Hu (US 20230343319 A1) teaches
wherein the tensor includes an input dimension of thirty-two (para [0304] “The second LSTM block 205 maps the inputs to a sequence of 32-dimensional vectors.”), and wherein the feature vector for each known time series of the plurality of known time series includes a size sixty-four vector (para [0313] “The first neural network 222 outputs a 64-dimensional vector for the decoding step j.”).
Schimert, Zhu, Jiang, Chang, Malhotra, and Hu are analogous because they are both directed to the same field of endeavor of neural networks.
It would have been obvious to one of ordinary skill in the art before the effective filing date to modify the neural network of Schimert, Zhu, Jiang, and Chang with the method of extracting feature vectors of Hu.

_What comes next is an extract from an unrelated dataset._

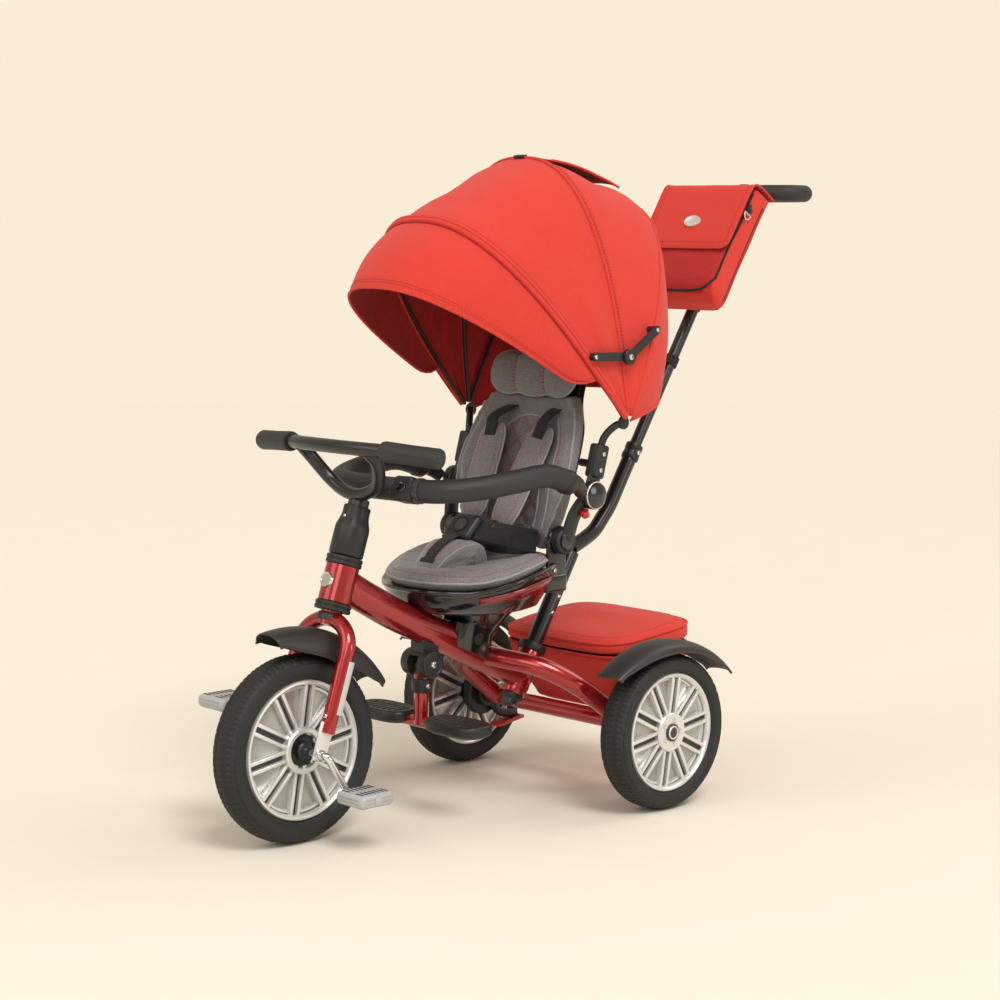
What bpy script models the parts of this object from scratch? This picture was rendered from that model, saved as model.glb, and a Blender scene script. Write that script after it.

Doing so would allow for drawing the feature vectors from a probability distribution which may provide increased robustness, and also provide improved naturalness (Hu para [0406]).
Yao (US 20200257902 A1) teaches
wherein the residual network includes a two-dimensional residual network (para [0021] “The feature extractor 110 can be implemented by any suitable type of 2D convolutional neural network (2D-CNN), such as a residual neural network (ResNet) or a visual geometry group (VGG) neural network.”).
Schimert, Zhu, Jiang, Chang, Malhotra, and Yao are analogous because they are both directed to the same field of endeavor of neural networks.
It would have been obvious to one of ordinary skill in the art before the effective filing date to modify the neural network of Schimert, Zhu, Jiang, Chang, and Malhotra with the residual network of Yao.
Doing so would allow for facilitating the training of the neural network by reducing the dimensionality of the input data and the size of the neural network (Yao para [0056]).